Anche in vista delle prossime elezioni Europee e amministrative (forse anche politiche nazionali?) del prossimo anno crediamo che queste considerazioni debbano richiamare tutti alla responsabilità: non regge l’alibi dell’affermazione di comodo “sono tutti uguali, non mi fido di nessuno!”.
A maggior ragione in elezioni locali nelle quali, con un minimo sforzo per informarsi e partecipare a qualche incontro pubblico, in ogni lista e coalizione si possono individuare persone motivate e competenti da votare e far votare.

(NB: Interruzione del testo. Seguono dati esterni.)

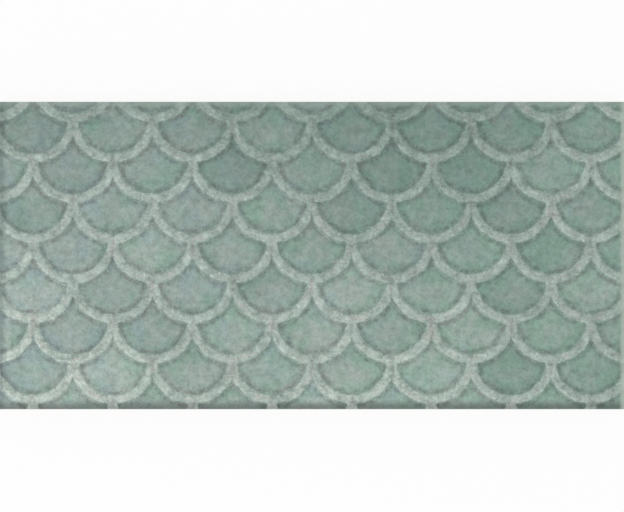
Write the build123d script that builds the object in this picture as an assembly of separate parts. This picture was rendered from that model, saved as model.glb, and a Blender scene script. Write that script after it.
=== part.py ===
from build123d import *
import os

# Glazed wall tile with a raised scallop relief, in millimetres.
# X runs along the tile, +Y is towards its top edge as it hangs on a wall and +Z is out of its face.
# The origin is the middle of the bed face, which is the back that goes into the adhesive.

# Whole tile
tile_length = 200.0
tile_width = 98.4
tile_thickness = 8.0
face_edge_radius = 1.8
back_edge_chamfer = 0.5

# Scallop relief: rows of round ribs, each row half a scale to the side of the one above it
relief_height = 0.7
scale_pitch = 25.48
row_pitch = 12.86
rib_radius = 12.61
rib_crown_width = 2.1
rib_foot_width = 3.6
top_row_rise = 7.42

# Keying relief on the back: square pockets between lands that carry the tile
key_pitch = 14.5
key_land_width = 3.0
key_depth = 0.6
key_wall_draft = 40.0
key_border = 7.2

# A cutter stands this far proud of the face that it cuts
cutter_overshoot = 0.5


def blank():
    """Plain slab with cushioned edges round its face and a broken edge round its back."""
    slab = Box(tile_length, tile_width, tile_thickness, align=(Align.CENTER, Align.CENTER, Align.MIN))
    slab = fillet(slab.edges().group_by(Axis.Z)[-1], face_edge_radius)
    return chamfer(slab.edges().group_by(Axis.Z)[0], back_edge_chamfer)


def drafted_disc(foot_radius, crown_radius):
    """Cone that stands on the field and passes through a rib's foot and crown circles."""
    height = relief_height + cutter_overshoot
    top_radius = foot_radius + (crown_radius - foot_radius) * height / relief_height
    return Cone(foot_radius, top_radius, height, align=(Align.CENTER, Align.CENTER, Align.MIN))


def scale_pocket():
    """Space over one scale's field: inside its own rib and outside the two ribs that overlap it from above."""
    own_rib_inside = drafted_disc(rib_radius - rib_foot_width / 2, rib_radius - rib_crown_width / 2)
    rib_outside = drafted_disc(rib_radius + rib_foot_width / 2, rib_radius + rib_crown_width / 2)
    upper_left = Pos(-scale_pitch / 2, row_pitch) * rib_outside
    upper_right = Pos(scale_pitch / 2, row_pitch) * rib_outside
    return own_rib_inside - upper_left - upper_right


def scale_centres():
    """Centres of all the rib circles whose fields reach onto the tile, row by row from the top."""
    top_row = tile_width / 2 + top_row_rise
    lowest_row = -tile_width / 2 - row_pitch / 2
    side_reach = tile_length / 2 + rib_radius - rib_foot_width / 2
    rows = int((top_row - lowest_row) / row_pitch) + 1
    columns = 2 * int(side_reach / scale_pitch) + 3
    centres = []
    for row in range(rows):
        # Even rows have a scale on the tile's middle line, odd rows have two beside it
        first = -(columns // 2) - (row % 2) / 2
        for column in range(columns):
            x = (first + column) * scale_pitch
            if abs(x) < side_reach:
                centres.append((x, top_row - row * row_pitch))
    return centres


def face_pockets():
    """Every scale's pocket at its place on the face."""
    field_level = tile_thickness - relief_height
    pocket = scale_pocket()
    return [Pos(x, y, field_level) * pocket for x, y in scale_centres()]


def keying_pockets():
    """Drafted pockets of the back inside its border, in an even number of rows so that a land crosses the middle."""
    key_length = tile_length - 2 * key_border + key_land_width
    key_width = tile_width - 2 * key_border + key_land_width
    columns = round(key_length / key_pitch)
    rows = 2 * round(key_width / (2 * key_pitch))
    step_x = key_length / columns
    step_y = key_width / rows
    opening = Rectangle(step_x - key_land_width, step_y - key_land_width)
    pocket = extrude(opening, amount=key_depth, taper=key_wall_draft)
    return [place * pocket for place in GridLocations(step_x, step_y, columns, rows)]


os.makedirs("parts", exist_ok=True)
scallop_tile = blank() - face_pockets() - keying_pockets()
export_step(scallop_tile, "parts/scallop_tile.step")
print("solids", len(scallop_tile.solids()), "faces", len(scallop_tile.faces()))
print("volume", round(scallop_tile.volume), "mm3")
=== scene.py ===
import math
from typing import NamedTuple

import bmesh
import bpy
import numpy as np
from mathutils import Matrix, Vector
from mathutils.geometry import delaunay_2d_cdt


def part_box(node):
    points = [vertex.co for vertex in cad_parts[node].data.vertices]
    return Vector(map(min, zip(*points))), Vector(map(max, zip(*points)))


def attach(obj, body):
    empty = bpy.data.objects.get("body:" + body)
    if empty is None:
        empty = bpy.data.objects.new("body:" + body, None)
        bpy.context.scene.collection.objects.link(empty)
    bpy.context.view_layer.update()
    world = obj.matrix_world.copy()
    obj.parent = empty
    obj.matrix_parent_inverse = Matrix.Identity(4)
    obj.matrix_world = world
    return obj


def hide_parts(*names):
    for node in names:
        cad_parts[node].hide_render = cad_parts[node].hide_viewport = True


# The frame, and the tile's sizes read from it. Shapes are worked out in millimetres.
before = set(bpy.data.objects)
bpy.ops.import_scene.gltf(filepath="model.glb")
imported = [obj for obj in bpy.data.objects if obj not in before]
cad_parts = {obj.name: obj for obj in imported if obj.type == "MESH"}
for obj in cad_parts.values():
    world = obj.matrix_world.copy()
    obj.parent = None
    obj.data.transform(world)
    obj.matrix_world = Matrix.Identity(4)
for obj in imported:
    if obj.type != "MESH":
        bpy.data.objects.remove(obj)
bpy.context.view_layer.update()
MM = 0.001
NODE = "scallop_tile"
low_corner, high_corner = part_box(NODE)
TILE_LENGTH = (high_corner.x - low_corner.x) / MM
TILE_WIDTH = (high_corner.y - low_corner.y) / MM
TILE_THICKNESS = (high_corner.z - low_corner.z) / MM

# The relief, with the same sizes as the CAD part
SCALE_PITCH = 25.48
ROW_PITCH = 12.86
RIB_RADIUS = 12.61
RELIEF_HEIGHT = 0.7
TOP_ROW_RISE = 7.42
FACE_EDGE_RADIUS = 1.8
BACK_EDGE_CHAMFER = 0.5

# How the fired glaze rounds the relief, by distance from a rib's middle line, and how deep a field is dished
WALL_START = 0.75
WALL_END = 2.05
FIELD_DISH = 0.06
FIELD_DISH_REACH = 4.0

# Mesh lines, steps and tolerances. The line on the crown reaches just past the middle of the stem, where
# neighbouring scales meet, and the other lines follow the ribs at offsets from it.
CROWN_LINE_RADIUS = SCALE_PITCH / 2 + 0.01
RING_OFFSETS = (0.0, 0.38, 0.68, 0.92, 1.16, 1.4, 1.64, 1.9, 2.2, 2.7)
RING_STEP = 0.66
FIELD_STEP = 0.86
FIELD_CLEARANCE = 0.6 * FIELD_STEP
EDGE_CUTS = 6
CUT_REACH = 1.5
POINT_KEYS_PER_MM = 1000
CUT_TOLERANCE = 1e-5
TRIANGULATION_TOLERANCE = 1e-6
SHARP_EDGE_ANGLE = math.radians(50)

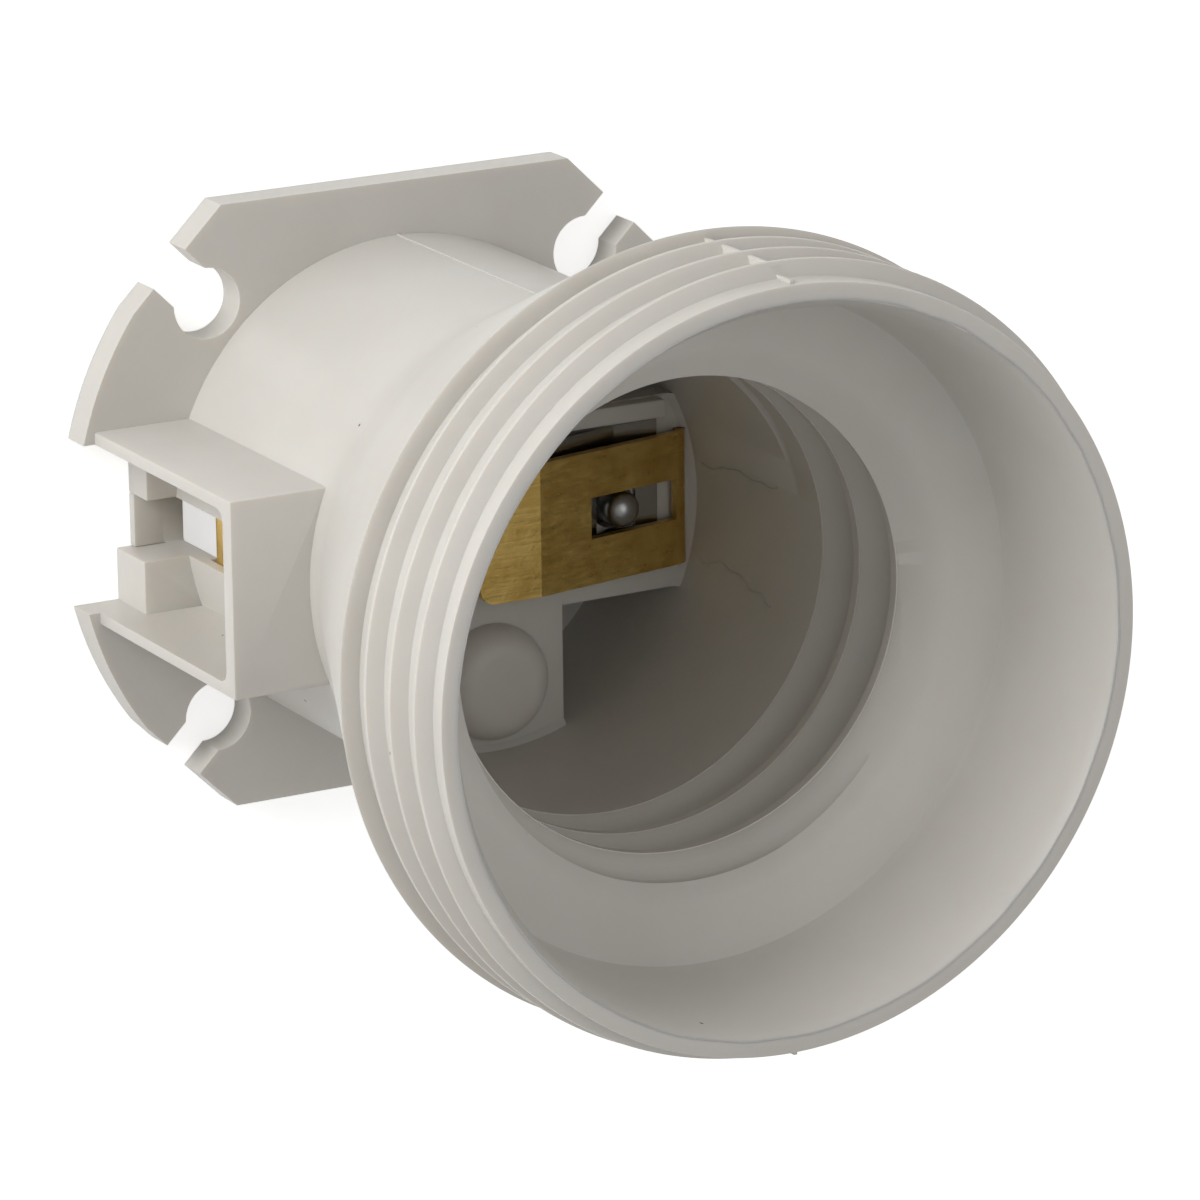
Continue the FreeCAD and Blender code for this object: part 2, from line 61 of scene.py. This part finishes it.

E se anche i “nostri” candidati dovessero militare sotto simboli poco graditi, il peso dei loro voti di preferenza sarebbe importante, negli equilibri interni dei singoli partiti, per sostenere istanze che altrimenti faticano ad affermarsi e sono sopraffatte da altre di cui poi, magari, ci si rammarica. Ragionamento valido anche per le “primarie”. Infine, non dovemmo mai dimenticare che partecipare al voto è anche un dovere morale verso chi ha rischiato la vita e si è impegnato per offrirci questa non scontata possibilità.